Friday, October 5, 2012

Dustin Thomason Ticks Down To 12:21

12:21
Despite a countdown to the infamous end of the Mayan calendar date, 12:21: A Novel is more than a doomsday prophecy come true. It's part medical, part archeological, and part historical woven into a thriller with an instant hook in the beginning and a race against the clock at the end.

It opens as just another day for Dr. Gabriel Stanton. He's a specialist, a researcher who studies incurable prion diseases for the CDC. Most people would never guess it while he is taking in his morning bike ride along the California coastline.

What makes prion diseases frightening is that they cause progressive neurodegenerative disorders as rogue forms of protein build up in the brain. They are also relatively rare and scientists are baffled by them. Isolated but sporadic cases appear out of nowhere every year.

The prion disease Stanton encounters is different. 

What makes this one different is that it acts fast, causes fatal insomnia, and can be passed on by casual contact. This makes discovering the source of the infection especially important because whatever the Mayan who acquired it ate might still be on the market. If it is like mad cow disease, the plant will have to be shut down, food pulled from the shelves, and school lunches scrapped.

Worse, patient zero is not a native. He just recently arrived in Los Angeles to sell a few Mayan artifacts that he looted from a lost city somewhere in South America. One of those artifacts, an ancient codex, ends up in the hands of Chel Manu, a researcher and curator at the Getty Museum.

She didn't purchase the codex and isn't comfortable having it. She was simply asked to hold it for safe keeping. The owner, Hector Gutierrez, makes his living by selling smuggled antiquities on the Internet.

Manu's first reaction is tell Gutierrez that the risk is too great. He tempts her, however, by showing her what could be one of the greatest finds of the century. She knows all too well that if she refuses, then the codex would be seized, returned, and likely locked away without the benefit of proper preservation.

The suspense rushes ahead as the CDC looks to isolate the disease. 

21/12 Spanish
With the looming December 21 deadline days away, it's only natural for some people to make a connection between these events and the Mayan calendar. One in ten people already expect some cataclysmic event. The discovery of a codex and an aggressive prion disease is all the push they need.

What makes this book better than most Mayan-themed stories is that the author doesn't fall headfirst into mythos. He keeps his skepticism intact, with his characters considering that it's coincidence. And while that may be, it still won't stop the government from considering a quarantine of greater Los Angeles.

A suspenseful pandemic accurately describes the first part of the book, but not all of it. Once the scientists settle into a finding a cure and the researchers aim to decipher the codex in the hope of discovering where it came from, the pace slows considerably with a translation of the codex.

This rare first person account of a Mayan scribe is interesting, but nowhere near the level of suspense generated without it. Mostly, the codex describes the pressures of a monstrous drought and an ambitious king driven by conquest. Within this context, the story becomes an historical insert into the thriller.

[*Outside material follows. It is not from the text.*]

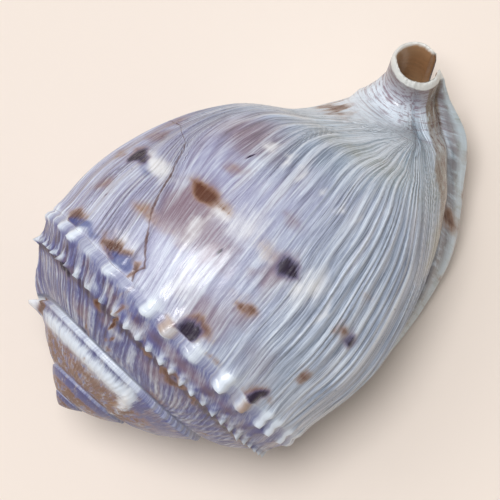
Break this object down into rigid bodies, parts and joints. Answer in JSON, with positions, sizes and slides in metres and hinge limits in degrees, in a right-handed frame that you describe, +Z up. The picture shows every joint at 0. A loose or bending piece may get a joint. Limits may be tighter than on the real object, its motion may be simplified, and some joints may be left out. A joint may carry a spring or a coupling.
{
  "type": "helmet shell",
  "caption": "Large helmet sea snail shell with a knobbed shoulder, low spire, thick flared lip, toothed slot aperture and an upturned siphonal canal.",
  "frame": {"origin": "centre of the footprint, on the plane the shell lies on", "axes": "+X from the apex towards the siphonal canal, +Y away from the lip, +Z up from the aperture towards the back"},
  "size_m": [0.1786, 0.1184, 0.0976],
  "materials": {
    "shell": "glossy natural shell, bluish white with brown spots"
  },
  "bodies": {
    "root": {"shell": "shell"}
  },
  "joints": []
}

Later, it changes again. When Stanton and Manu devise a plan to break the quarantine and set out in search of the lost city, any sense of a thriller is forgotten. Instead, it becomes more adventurous in the vein of modern-day archeologist-heroes without the benefit of a whip or fedora.

Two graphs about author Dustin Thomason.

Dustin ThomasonDustin Thomason brings his background in anthropology and medicine to bear in a convincing and somewhat grounded story that capitalizes on the Mayan calendar. There isn't much question that the Harvard graduate who won the Hoopes Prize for undergraduate writing is ever-present and his studies as a M.D. pays off in making the medicine as plausible as the archeology.

After co-writing his first book, the Rule Of Four, with long-time friend Ian Caldwell, Thomason went on to create and produce a number of television series with Fox and ABC. 12:21: A Novel is his solo debut and he gets most of it right. The medical crisis is suspenseful. The Mayan story is plausible. The adventure at the end is interesting if not cliche.

12:21: A Novel Entombs 3.7 On The Liquid Hip Richter Scale.

12:21 is a fine novel even though it reads like three stories, woven together by the conveniently connected plot line. But this also makes the incongruities stand out much more than needed, and has caused more than one reader to tune out in the middle. For those interested in archeology, pandemics, and Mayan culture, Thomason provides a well-research glimpse of all three along with a much more grounded take on the myth of December 21. Worth the read.

12.21: A Novel is available on Amazon. You can also download it for iBooks or the audiobook from iTunes. The audiobook is read by Fred Sanders and Noel Rodriguez, giving the story a distinction between the present and the past. Dustin Thomason also contributes a short afterward. In addition to the English novel, Barnes & Noble also carries the Spanish version.